In Madhya Pradesh’s Bhagpur village, people got titles in 2010. But convergence work is nil. ‘Patta dekar bhool gaye hain (Government has forgotten us after issuing claim certificates),’ says resident Sundari Bai Dhurve. ‘We have to do land-levelling, bunding and need wells, irrigation pumps and electricity,’ says another resident Khuman Veladi. ‘We cannot make a sustainable income on small holdings without these aids.’
In neighbouring Samaiya village, Chotelal Saiyam’s 4.4 ha family land was split among three brothers when they got land rights. ‘When the entire family shared land, some would look after agriculture and others would collect forest produce. Collectively, we managed a decent living. Now each family has to look after its own piece of land. Income from forest produce has fallen,’ he says.
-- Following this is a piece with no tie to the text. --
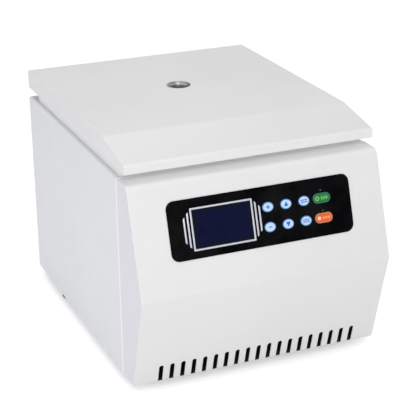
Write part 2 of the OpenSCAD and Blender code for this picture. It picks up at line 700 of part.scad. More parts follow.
module lid_liner() {
    x1 = lid_w / 2 - sheet - 0.4;
    y0 = lid_front + sheet + 0.4;
    y1 = lid_back - sheet - 0.4;
    color([0.83, 0.84, 0.86]) b() difference() {
        bar(-x1, x1, y0, y1, liner_z, liner_z + 4.6);
        bar(-x1 + 1.2, x1 - 1.2, y0 + 1.2, y1 - 1.2, liner_z + 1.2, liner_z + 8);
        translate([0, axis_y, liner_z - 2]) cylinder(r = 16.8, h = 10);
        for (p = lid_screw_xy) translate([p[0], p[1], liner_z - 2]) cylinder(r = 1.7, h = 10, $fn = 24);
        for (hx = hinge_x, x = [-21, 21]) translate([hx + x, 436, liner_z - 2]) cylinder(r = 1.7, h = 10, $fn = 24);
        bar(-12, 12, 76, 80, liner_z - 1, liner_z + 3);
    }
}

module sight_ring() {
    // flanged tube from the top of the lid to its liner
    color([0.55, 0.56, 0.58]) at_axis() rotate_extrude($fn = 64) polygon([[15.2, liner_z],
        [16.6, liner_z], [16.6, lid_z1 + 0.02], [18.5, lid_z1 + 0.02], [18.5, lid_z1 + 0.5],
        [18, lid_z1 + 0.9], [15.2, lid_z1 + 0.9], [15.2, lid_z1 - 8], [14.2, lid_z1 - 8],
        [14.2, lid_z1 - 12.1], [15.2, lid_z1 - 12.1]]);
}

module sight_glass() {
    color([0.7, 0.75, 0.78, 0.5]) at_axis() translate([0, 0, lid_z1 - 7.98])
        cylinder(r = 15.1, h = 1.8);
}

module lid_striker() {
    color([0.72, 0.73, 0.75]) b() difference() {
        union() {
            bar(-8, 8, 76.5, 79.5, 283, liner_z + 1.1);
            bar(-18, 18, 70, 86, liner_z - 1.5, liner_z - 0.02);
        }
        bar(-4.8, 4.8, 70, 90, 289.4, 298.6);
        for (s = [-1, 1]) translate([13.5 * s, 78, 310]) cylinder(r = 1.7, h = 10, $fn = 24);
    }
}

module lid_screws() {
    color([0.7, 0.71, 0.73]) b() {
        for (p = lid_screw_xy) translate([p[0], p[1], liner_z - 0.02]) rotate([180, 0, 0]) pan_screw(3.3, 1.7, 5);
        for (s = [-1, 1]) translate([13.5 * s, 78, liner_z - 1.52]) rotate([180, 0, 0]) pan_screw(3, 1.5, 1.3);
        for (hx = hinge_x, x = [-21, 21]) translate([hx + x, 436, liner_z - 2.52]) rotate([180, 0, 0]) pan_screw(3.3, 1.5, 6);
    }
}

// ---------- motor and rotor ----------

module motor_shaft() {
    color([0.8, 0.81, 0.83]) at_axis() {
        translate([0, 0, 36.4]) cylinder(r = shaft_r, h = 217.6);
        translate([0, 0, 254]) cylinder(r = 5, h = 18);
    }
}

module armature() {
    color([0.4, 0.41, 0.43]) at_axis() translate([0, 0, 52]) difference() {
        cylinder(r = 31.6, h = 60);
        translate([0, 0, -1]) cylinder(r = shaft_r + 0.01, h = 62);
    }
}

module rotor_head() {
    s = sin(tube_a);
    c = cos(tube_a);
    // wall 20 mm outside the bore axis, parallel to it; mouths on a cone
    rim_r = mouth_r + 20 * c;
    rim_z = mouth_z + 20 * s;
    low_r = rim_r + 95 * s;
    low_z = rim_z - 95 * c;
    in_r = mouth_r - 20 * c;
    in_z = mouth_z - 20 * s;
    o = [[shaft_r + 0.01, rot_z0, 0], [low_r - 14, rot_z0, 4], [low_r - 1, low_z - 5, 8],
        [rim_r, rim_z, 2.5], [in_r, in_z, 3], [24, in_z, 1.5], [24, in_z + 5, 1],
        [shaft_r + 0.01, in_z + 5, 0]];
    color([0.7, 0.71, 0.73]) at_axis() difference() {
        rotate_extrude($fn = 96) polygon(rounded(o, 5));
        for (i = [0:tubes - 1]) rotate([0, 0, 90 + i * 360 / tubes]) translate([mouth_r, 0, mouth_z])
            rotate([0, 180 - tube_a, 0]) {
                translate([0, 0, -20]) cylinder(r = tube_r, h = tube_l + 20, $fn = 48);
                translate([0, 0, tube_l]) sphere(r = tube_r, $fn = 48);
                translate([0, 0, -20.8]) cylinder(r1 = tube_r + 21, r2 = tube_r, h = 21, $fn = 48);
            }
    }
}

module rotor_nut() {
    z0 = mouth_z - 20 * sin(tube_a) + 5.02;
    color([0.15, 0.15, 0.16]) at_axis() difference() {
        union() {
            translate([0, 0, z0]) cylinder(r = 17, h = 3);
            translate([0, 0, z0]) cylinder(r = 14, h = 17);
            translate([0, 0, z0 + 16.9]) cylinder(r1 = 14, r2 = 10, h = 4);
            for (a = [0:30:330]) rotate([0, 0, a]) translate([13.6, 0, z0]) cylinder(r = 1.6, h = 16, $fn = 24);
        }
        translate([0, 0, z0 - 10]) cylinder(r = 5.01, h = 24);
    }
}

// ---------- keys ----------

module key(i, j) {
    pill = i == 3;
    face(key_u[i], key_v[j], 0) {
        translate([0, 0, -1.3]) linear_extrude(2.7) key_outline(pill);
        translate([0, 0, -1.4]) linear_extrude(0.9) key_outline(pill, 1.1);
        translate([0, 0, -6.1]) cylinder(r = 2.4, h = 5, $fn = 24);
    }
}
module key_plus() { color([0.7, 0.83, 0.96]) key(0, 0); }
module key_minus() { color([0.7, 0.83, 0.96]) key(0, 1); }
module key_up() { color([0.7, 0.83, 0.96]) key(1, 0); }
module key_down() { color([0.7, 0.83, 0.96]) key(1, 1); }
module key_mode() { color([0.7, 0.83, 0.96]) key(2, 0); }
module key_set() { color([0.7, 0.83, 0.96]) key(2, 1); }
module key_start() { color([0.1, 0.52, 0.17]) key(3, 0); }
module key_stop() { color([0.92, 0.38, 0.16]) key(3, 1); }

base_pan();
front_shell();
left_side_panel();
right_side_panel();
rear_panel();
top_deck();
chamber_bowl();
guard_ring();
chamber_gasket();
motor_plate();
vibration_mounts();
motor_housing();
motor_end_bells();
stator();
shaft_bearings();
shaft_boot();
control_panel();
lcd_trim();
lcd_screen();
lcd_module();
keypad_board();
control_board();
ribbon_cable();
drive_board();
transformer();
power_inlet();
inlet_pins();
fuse_drawer();
switch_bezel();
fan_frame();
fan_guard();
lock_housing();
lock_solenoid();
hinge_brackets();
hinge_pins();
rubber_feet();
casing_screws();
lid_shell();
lid_liner();
sight_glass();
sight_ring();
lid_striker();
lid_hinge_leaves();
lid_screws();
motor_shaft();
armature();
rotor_head();
rotor_nut();
fan_impeller();
lock_bolt();
power_rocker();
key_plus();
key_minus();
key_up();
key_down();
key_mode();
key_set();
key_start();
key_stop();
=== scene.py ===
import json
import math
import bpy
import bmesh
from mathutils import Vector, Matrix


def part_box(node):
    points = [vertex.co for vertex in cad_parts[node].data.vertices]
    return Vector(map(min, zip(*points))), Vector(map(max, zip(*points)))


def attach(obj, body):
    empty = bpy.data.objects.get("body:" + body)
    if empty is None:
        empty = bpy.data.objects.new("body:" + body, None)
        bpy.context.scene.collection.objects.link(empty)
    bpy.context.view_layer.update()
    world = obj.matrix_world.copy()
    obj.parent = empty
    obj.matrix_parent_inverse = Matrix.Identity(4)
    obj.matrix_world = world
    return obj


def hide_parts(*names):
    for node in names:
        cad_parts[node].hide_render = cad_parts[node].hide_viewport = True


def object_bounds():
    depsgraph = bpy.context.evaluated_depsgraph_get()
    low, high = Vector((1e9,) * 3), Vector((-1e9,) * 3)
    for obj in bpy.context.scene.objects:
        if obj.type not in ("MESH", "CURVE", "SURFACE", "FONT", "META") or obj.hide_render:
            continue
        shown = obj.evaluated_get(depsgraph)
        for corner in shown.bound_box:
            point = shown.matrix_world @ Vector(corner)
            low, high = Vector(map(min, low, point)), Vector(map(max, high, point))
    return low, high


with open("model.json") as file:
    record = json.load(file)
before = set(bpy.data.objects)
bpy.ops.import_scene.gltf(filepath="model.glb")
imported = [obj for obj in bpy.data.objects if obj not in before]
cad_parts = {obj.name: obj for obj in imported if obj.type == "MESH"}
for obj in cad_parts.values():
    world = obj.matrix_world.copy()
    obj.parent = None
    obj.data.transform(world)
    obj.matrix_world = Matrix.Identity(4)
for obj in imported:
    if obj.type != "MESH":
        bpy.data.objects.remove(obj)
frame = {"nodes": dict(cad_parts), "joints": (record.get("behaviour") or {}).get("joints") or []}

cad_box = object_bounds()
nodes = frame["nodes"]
scene = bpy.context.scene
MM = 0.001


# ------------------------------------------------------------------ materials

class Mat:
    """A node material: a few helpers round one Principled shader."""

    def __init__(self, name, color=(0.8, 0.8, 0.8), rough=0.5, metal=0.0, coord="Object"):
        self.m = bpy.data.materials.new(name)
        self.m.use_nodes = True
        self.t = self.m.node_tree
        self.b = self.t.nodes["Principled BSDF"]
        self.b.inputs["Base Color"].default_value = (*color, 1)
        self.b.inputs["Roughness"].default_value = rough
        self.b.inputs["Metallic"].default_value = metal
        self.m.diffuse_color = (*color, 1)
        self.co = self.node("ShaderNodeTexCoord").outputs[coord]
        self.last_bump = None

    def node(self, kind, **props):
        n = self.t.nodes.new(kind)
        for k, v in props.items():
            setattr(n, k, v)
        return n

    def link(self, a, b):
        self.t.links.new(a, b)

    def put(self, socket, value):
        if isinstance(value, bpy.types.NodeSocket):
            self.link(value, socket)
        else:
            socket.default_value = value

    def mapped(self, scale=(1, 1, 1), rot=(0, 0, 0), loc=(0, 0, 0), vec=None):
        n = self.node("ShaderNodeMapping")
        self.link(vec or self.co, n.inputs["Vector"])
        n.inputs["Scale"].default_value = scale
        n.inputs["Rotation"].default_value = rot
        n.inputs["Location"].default_value = loc
        return n.outputs["Vector"]

    def noise(self, scale, detail=3.0, rough=0.5, vec=None, distort=0.0):
        n = self.node("ShaderNodeTexNoise")
        self.link(vec or self.co, n.inputs["Vector"])
        n.inputs["Scale"].default_value = scale
        n.inputs["Detail"].default_value = detail
        n.inputs["Roughness"].default_value = rough
        n.inputs["Distortion"].default_value = distort
        return n.outputs["Fac"]

    def voronoi(self, scale, feature="F1", vec=None, out="Distance"):
        n = self.node("ShaderNodeTexVoronoi", feature=feature)
        self.link(vec or self.co, n.inputs["Vector"])
        n.inputs["Scale"].default_value = scale
        return n.outputs[out]

    def math(self, op, a, b=0.0, c=0.0, clamp=False):
        n = self.node("ShaderNodeMath", operation=op, use_clamp=clamp)
        self.put(n.inputs[0], a)
        self.put(n.inputs[1], b)
        if op in ("MULTIPLY_ADD", "SMOOTH_MIN", "COMPARE"):
            self.put(n.inputs[2], c)
        return n.outputs[0]

    def span(self, value, a0, a1, b0=0.0, b1=1.0, smooth=False):
        n = self.node("ShaderNodeMapRange", interpolation_type="SMOOTHSTEP" if smooth else "LINEAR")
        self.put(n.inputs["Value"], value)
        for k, v in (("From Min", a0), ("From Max", a1), ("To Min", b0), ("To Max", b1)):
            self.put(n.inputs[k], v)
        return n.outputs["Result"]

    def mix(self, fac, a, b):
        n = self.node("ShaderNodeMix", data_type="RGBA")
        self.put(n.inputs[0], fac)
        self.put(n.inputs[6], a if isinstance(a, bpy.types.NodeSocket) else (*a, 1))
        self.put(n.inputs[7], b if isinstance(b, bpy.types.NodeSocket) else (*b, 1))
        return n.outputs[2]

    def xyz(self, vec=None):
        n = self.node("ShaderNodeSeparateXYZ")
        self.link(vec or self.co, n.inputs[0])
        return n.outputs[0], n.outputs[1], n.outputs[2]

    def join(self, x, y, z):
        n = self.node("ShaderNodeCombineXYZ")
        for s, v in zip(n.inputs, (x, y, z)):
            self.put(s, v)
        return n.outputs[0]

    def polar(self, cx, cy):
        """(radius, angle, z) round the vertical line through cx, cy."""
        x, y, z = self.xyz()
        dx = self.math("SUBTRACT", x, cx)
        dy = self.math("SUBTRACT", y, cy)
        r = self.math("SQRT", self.math("ADD", self.math("MULTIPLY", dx, dx), self.math("MULTIPLY", dy, dy)))
        return r, self.math("ARCTAN2", dy, dx), z

    def color(self, value):
        self.put(self.b.inputs["Base Color"], value)
        return self

    def rough(self, value):
        self.put(self.b.inputs["Roughness"], value)
        return self

    def set(self, **kw):
        for k, v in kw.items():
            self.b.inputs[k.replace("_", " ")].default_value = v
        return self

    def bump(self, height, strength=0.3, distance=0.0001):
        n = self.node("ShaderNodeBump")
        self.put(n.inputs["Height"], height)
        n.inputs["Strength"].default_value = strength
        n.inputs["Distance"].default_value = distance
        if self.last_bump is not None:
            self.link(self.last_bump, n.inputs["Normal"])
        self.last_bump = n.outputs["Normal"]
        self.link(self.last_bump, self.b.inputs["Normal"])
        return self

    def edges(self, radius=0.0012, lo=0.02, hi=0.35):
        """0 on flat areas, 1 on sharp edges."""
        bev = self.node("ShaderNodeBevel", samples=4)
        bev.inputs["Radius"].default_value = radius
        geo = self.node("ShaderNodeNewGeometry")
        dot = self.node("ShaderNodeVectorMath", operation="DOT_PRODUCT")
        self.link(bev.outputs["Normal"], dot.inputs[0])
        self.link(geo.outputs["Normal"], dot.inputs[1])
        return self.span(self.math("SUBTRACT", 1.0, dot.outputs["Value"]), lo, hi)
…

In Dindori district of Madhya Pradesh, convergence work has been undertaken in only two panchayats—Ajgar and Gaura Kanhari. ‘Even in villages where work has been done, only some people have received benefits,’ says Hiralal Sarote, who livs in Katangola village of Madhya Pradesh and works for non-profit Nirmaan.
In Pondi village of Ajgar panchayat, 81 claims were accepted, but only 31 land-levelling and bunding jobs were sanctioned. Only two of the five wells sanctioned could be completed. ‘Now the village is divided along several lines,’ says Fulsingh Kewatia, FRA committee president, ‘Some have both pattas and convergence, some have only pattas and some have nothing at all.’ But the government has a long list of convergence work done in the state. Ashish Upadhyay, former commissioner, tribal development, who was transferred recently, says 70 to 80 per cent of the beneficiaries have been issued Kisan Credit Cards, with loans facilitated through cooperative banks. Till March 2013, as many as 54,000 houses have been sanctioned under Indira Awaas Yojana, 10,000 wells have been sanctioned under MGNREGA, and 20,000 motor pumps given under Central assistance scheme for tribal development. This apart, 7,000 land levelling jobs have been completed.